From 2001 our membership has grown and grown, and we now have around 1500 members.
The year 2003 was a bench mark in our Association, we had asked, and were granted the honour of holding the 12th World Kendo Championships in Glasgow.
Geoff Salmon, Paul Budden and myself formed a limited company, with the three of us as Directors, there by removing any liability of finance from the BKA. The overall cost was just under £350,000 and we were pleased to announce that we came out with a small profit, which went to the BKA. We did not receive any sponsorship from either Sport England or Sport Scotland. Our biggest achievement was the visit of Her Majesty the Queen and His Highness the Duke of Edinburgh to these Championships.
To build upon the success of these Championships in 2004 we inaugurated the International Kendo Enbu Taikai to be held in Edinburgh. We invited six 8th Dans to participate. A seminar was held the day before which had many people from Europe attending.
On the day of the Embu we had demonstrations from Iaido, Jodo, Judo, Karate, Aikido, and Kyudo as well as Kendo; also workshops in the squash court were ongoing for all these disciplines. There were displays of Ikebana, Sword appreciation, Bonsai, and Japanese food.

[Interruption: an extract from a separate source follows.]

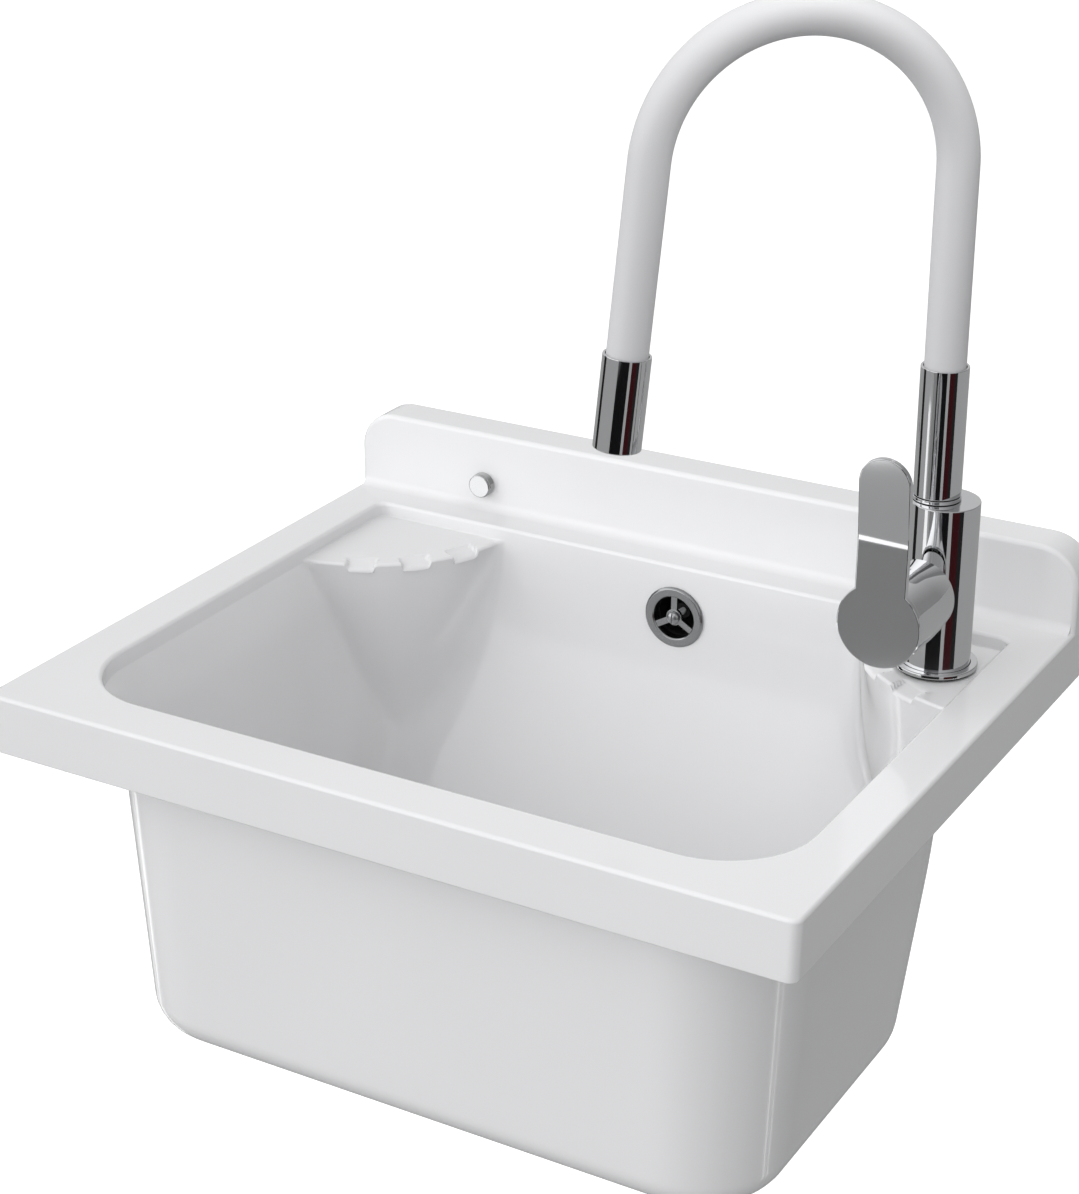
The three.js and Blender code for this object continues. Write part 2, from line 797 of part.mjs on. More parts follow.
// Straight down, round one bend and straight on.
class OverflowRoute extends THREE.CurvePath {
  constructor(start, end) {
    super();
    const corner = new THREE.Vector3(0, start.y, end.z);
    const bendStart = new THREE.Vector3(0, start.y, end.z + pipeBendRadius);
    const bendEnd = new THREE.Vector3(0, start.y - pipeBendRadius, end.z);
    this.add(new THREE.LineCurve3(start, bendStart));
    this.add(new THREE.QuadraticBezierCurve3(bendStart, corner, bendEnd));
    this.add(new THREE.LineCurve3(bendEnd, end));
  }
}

function circleShape(radius, sides) {
  const points = [];
  for (let i = 0; i < sides; i++) {
    const angle = 2 * Math.PI * i / sides;
    points.push(new THREE.Vector2(radius * Math.cos(angle), radius * Math.sin(angle)));
  }
  return points;
}

function pipeAlong(path, outer, inner, sides, steps) {
  const shape = new THREE.Shape(circleShape(outer, sides));
  if (inner > 0) shape.holes.push(new THREE.Path(circleShape(inner, sides).reverse()));
  return solid(new THREE.ExtrudeGeometry(shape, { steps, extrudePath: path, bevelEnabled: false }));
}

const overflowSocketEnd = -overflowDrop - overflowCupRadius - socketLength;
const wastePortHeight = floorUnderside - wastePortDrop;
const wastePortEnd = -wasteSetback + wasteBodyRadius + socketLength;

function makeOverflowPipe() {
  const start = new THREE.Vector3(0, -pipeSetback, overflowSocketEnd + socketDepth);
  const end = new THREE.Vector3(0, wastePortEnd - socketDepth, wastePortHeight);
  return pipeAlong(new OverflowRoute(start, end), pipeRadius, pipeRadius - pipeWall, pipeSides, pipeSteps);
}

// ---------------------------------------------------------------- waste fitting

const recessFloor = floorTop - wasteRecessDepth;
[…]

This was a resounding success and showed the Association disciplines to the full.
We repeated this IKET again in 2005 and once again it was a success.
This year 2005 Sumi Sensei, who has been coming to this country for 18 years to run seminars and has enhanced the Kendo in the UK accepted a fellowship of our Association.
We have from the turbulent start of our Kendo Association with so few members made great strides both in numbers, which in 2005 stands at over 1500 plus around 440 temporary members, also in our technical ability within all our disciplines.
We as an Association have a great future in front of us, lets use all the resources we have to make even greater strides forward in the years to come.
As for me it is a great pleasure that I have been connected with the BKA from its early beginnings, and will continue to serve the Association as long as its members require me to do so.